The Practical Side of Preferences
My own preference for aisle seats has less to do with social interaction and more about autonomy. I value being able to move whenever I want without performing an awkward gymnastics routine to climb over sleeping passengers or receiving disapproving looks when I'm up and down multiple times during a flight. On long journeys, this freedom becomes particularly important. Perhaps this makes me someone who needs to feel in charge of something, even if it's just bathroom access. Or maybe I simply drink too much water.
My right-side preference has a practical foundation.
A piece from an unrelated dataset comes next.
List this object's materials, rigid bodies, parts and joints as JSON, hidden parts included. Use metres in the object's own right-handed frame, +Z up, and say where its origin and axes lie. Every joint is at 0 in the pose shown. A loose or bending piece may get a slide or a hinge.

Analysis of Air Canada and American Airlines seat data reveals that passengers disproportionately choose the left side of aircraft, which statistically means the right side offers better odds of an empty seat beside me.
Wones explains that once you unconsciously favor one side, your brain becomes locked into that pattern. "Some people unconsciously favor one side due to how their brain processes spatial awareness or comfort," he notes. "Maybe it felt slightly better once, or you had a particularly good flight on that side. The specific reason doesn't matter. Once the pattern exists, you stick with it, even when both sides are essentially identical. It becomes less about logic and more about what feels right."
Strategic Planners Versus Acceptors
If you're reading this thinking, "Who actually obsesses over seats?" that reaction itself reveals something about your personality, according to Wones. Strategic planners tend to be highly conscientious individuals who prefer control over their environment. Acceptors, in contrast, demonstrate greater adaptability, typically experiencing lower anxiety levels and displaying higher tolerance for uncertainty.
When my wife catches me refreshing the seat map days before a flight, she thinks I'm being ridiculous. She's probably right. But when we're 17 hours into an economy flight with an empty seat comfortably separating us, ridiculous transforms into genius. These seat selection rituals, while sometimes appearing irrational, serve important psychological functions for travelers navigating the uncertainties of modern air travel.